- Anyone can shoot a scene but not everyone can tell a story!
- No matter how big or short a story might be filmmakers not only have an obligation in telling it properly, but also they need to consider that if one's describing people, then one has to have the respect not to reduce them to one-dimensional characters written on a white piece of paper.
- When one creates, one has responsibilities and when one tells a story from that creation, one gains an even bigger responsibility of making a damn good job at it... And I don't find it excusable to slack off.
- Films need to be thought, rationalized and emotionalized in equal amounts and carefully planned. There's a distinction between those who make films because they want to be in the entertainment industry and like to watch movies and those who believe in films with all their hearts and are hopelessly, foolishly and desperately in love with them. For those, and to me in particular, making a film is the ultimate utopia. It seems something so important and so grandiose that along the way it's nothing short of impossible. But then you start working and realize that just like any other utopia, what you need is right in front of you. It's the value of reality over the value of dreams. But if one doesn't believe in utopia, one doesn't dream enough to attain the deserved reality.
- The perception of the worlds I want to explore changes time and again but my beliefs about story and character are unshakable. I'm fascinated by our three-dimensionality, our ability to be deliciously inconsistent, controversial and infinitely vast. More than deconstructing a story, I want to deconstruct the man that defines it. My narratives always start with a personality trait, a small quirk that makes a character unique, something that makes me want to know more. The story that the character will live comes later. After all, each one of us is at the origin of a story and I see something profoundly organic in creating a narrative from that concept.

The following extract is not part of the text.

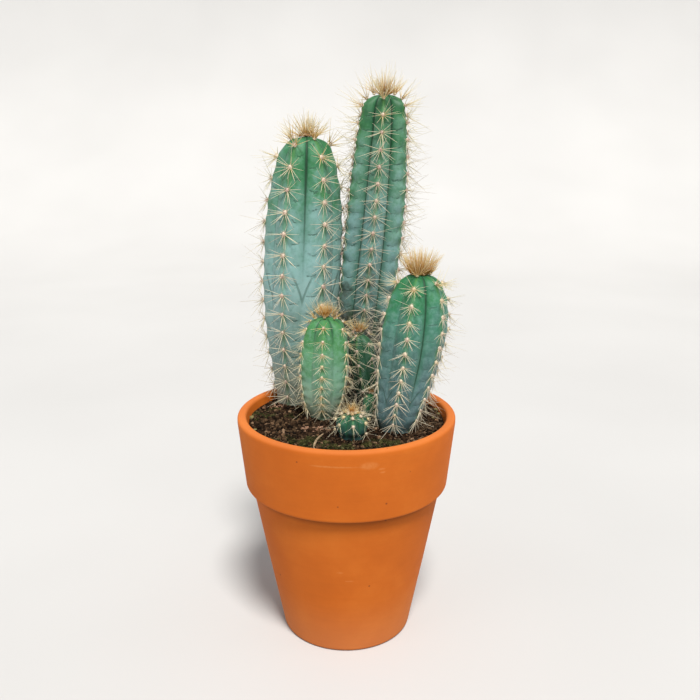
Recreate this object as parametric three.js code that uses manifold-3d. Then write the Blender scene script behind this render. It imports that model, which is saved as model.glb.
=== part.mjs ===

- We have to know the specificities that constitute the world our characters live in, know how to interpret the sounds, the colors and the type of shots that frame their existence. Without that kind of care, we are neglecting what seems so real in our head and, worse, we are preventing that others have access to our world. In that sense, I believe that all elements that make a film - no matter how long - have to be carefully thought upon and we owe our crew timeless gratitude for their influence in the final product.